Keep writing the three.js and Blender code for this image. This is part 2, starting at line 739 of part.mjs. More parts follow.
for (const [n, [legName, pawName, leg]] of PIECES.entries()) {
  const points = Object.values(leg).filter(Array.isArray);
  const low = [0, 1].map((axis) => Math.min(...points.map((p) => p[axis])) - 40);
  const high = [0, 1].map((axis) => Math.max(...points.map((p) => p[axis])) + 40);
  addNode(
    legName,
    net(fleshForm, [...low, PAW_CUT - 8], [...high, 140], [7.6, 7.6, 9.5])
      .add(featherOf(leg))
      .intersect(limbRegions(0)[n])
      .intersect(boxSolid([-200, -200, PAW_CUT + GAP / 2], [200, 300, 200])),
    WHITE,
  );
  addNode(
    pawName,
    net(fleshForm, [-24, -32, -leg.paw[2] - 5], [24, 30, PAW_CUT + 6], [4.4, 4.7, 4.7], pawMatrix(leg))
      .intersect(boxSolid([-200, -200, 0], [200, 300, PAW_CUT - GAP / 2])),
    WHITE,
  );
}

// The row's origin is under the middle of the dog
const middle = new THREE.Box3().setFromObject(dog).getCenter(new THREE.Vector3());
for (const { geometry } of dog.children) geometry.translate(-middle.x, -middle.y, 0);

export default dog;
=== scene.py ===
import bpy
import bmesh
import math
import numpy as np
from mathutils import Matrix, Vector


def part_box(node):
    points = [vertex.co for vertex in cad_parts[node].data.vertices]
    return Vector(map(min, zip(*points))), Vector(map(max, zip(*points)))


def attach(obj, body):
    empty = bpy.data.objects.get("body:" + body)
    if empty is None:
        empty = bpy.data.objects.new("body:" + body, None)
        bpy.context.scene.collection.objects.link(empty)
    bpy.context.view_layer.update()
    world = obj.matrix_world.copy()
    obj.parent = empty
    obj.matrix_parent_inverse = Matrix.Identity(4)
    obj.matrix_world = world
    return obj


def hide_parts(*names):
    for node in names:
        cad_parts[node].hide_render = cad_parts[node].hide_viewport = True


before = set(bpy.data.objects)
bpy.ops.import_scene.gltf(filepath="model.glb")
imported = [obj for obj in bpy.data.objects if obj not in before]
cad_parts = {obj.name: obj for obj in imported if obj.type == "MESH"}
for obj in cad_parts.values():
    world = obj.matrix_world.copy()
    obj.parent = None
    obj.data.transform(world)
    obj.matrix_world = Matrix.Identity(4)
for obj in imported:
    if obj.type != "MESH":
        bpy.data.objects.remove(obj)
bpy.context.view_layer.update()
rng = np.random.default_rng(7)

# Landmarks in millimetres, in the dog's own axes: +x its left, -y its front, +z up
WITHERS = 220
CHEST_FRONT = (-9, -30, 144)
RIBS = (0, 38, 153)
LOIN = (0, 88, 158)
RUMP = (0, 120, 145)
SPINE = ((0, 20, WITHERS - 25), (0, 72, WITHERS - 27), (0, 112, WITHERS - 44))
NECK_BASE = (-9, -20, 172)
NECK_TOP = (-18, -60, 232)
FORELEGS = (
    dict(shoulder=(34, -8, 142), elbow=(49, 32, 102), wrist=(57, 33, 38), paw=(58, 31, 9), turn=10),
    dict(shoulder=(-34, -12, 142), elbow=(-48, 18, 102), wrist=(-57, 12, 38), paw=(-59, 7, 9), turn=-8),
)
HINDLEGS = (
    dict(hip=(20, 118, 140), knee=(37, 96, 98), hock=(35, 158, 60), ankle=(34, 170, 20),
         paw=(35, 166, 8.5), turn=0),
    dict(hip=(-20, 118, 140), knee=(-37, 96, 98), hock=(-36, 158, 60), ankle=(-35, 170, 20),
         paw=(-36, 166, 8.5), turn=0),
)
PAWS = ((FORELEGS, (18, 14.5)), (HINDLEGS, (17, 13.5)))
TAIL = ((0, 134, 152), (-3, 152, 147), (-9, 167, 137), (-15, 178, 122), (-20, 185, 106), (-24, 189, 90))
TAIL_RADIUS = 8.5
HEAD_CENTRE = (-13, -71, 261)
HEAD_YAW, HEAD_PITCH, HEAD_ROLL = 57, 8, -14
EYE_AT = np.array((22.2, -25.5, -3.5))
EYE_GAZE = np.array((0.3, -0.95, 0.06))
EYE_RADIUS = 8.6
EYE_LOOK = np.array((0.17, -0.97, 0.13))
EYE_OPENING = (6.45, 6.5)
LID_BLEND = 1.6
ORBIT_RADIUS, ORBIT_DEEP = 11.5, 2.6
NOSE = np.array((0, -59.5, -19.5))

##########

= What to work on =
Each line from the one bearing "middle of the dog" through the one bearing "for node in" is to be duplicated without change; all remaining lines are to be left out.

= Written solution =
// The row's origin is under the middle of the dog
const middle = new THREE.Box3().setFromObject(dog).getCenter(new THREE.Vector3());
for (const { geometry } of dog.children) geometry.translate(-middle.x, -middle.y, 0);

export default dog;
=== scene.py ===
import bpy
import bmesh
import math
import numpy as np
from mathutils import Matrix, Vector


def part_box(node):
    points = [vertex.co for vertex in cad_parts[node].data.vertices]
    return Vector(map(min, zip(*points))), Vector(map(max, zip(*points)))


def attach(obj, body):
    empty = bpy.data.objects.get("body:" + body)
    if empty is None:
        empty = bpy.data.objects.new("body:" + body, None)
        bpy.context.scene.collection.objects.link(empty)
    bpy.context.view_layer.update()
    world = obj.matrix_world.copy()
    obj.parent = empty
    obj.matrix_parent_inverse = Matrix.Identity(4)
    obj.matrix_world = world
    return obj


def hide_parts(*names):
    for node in names:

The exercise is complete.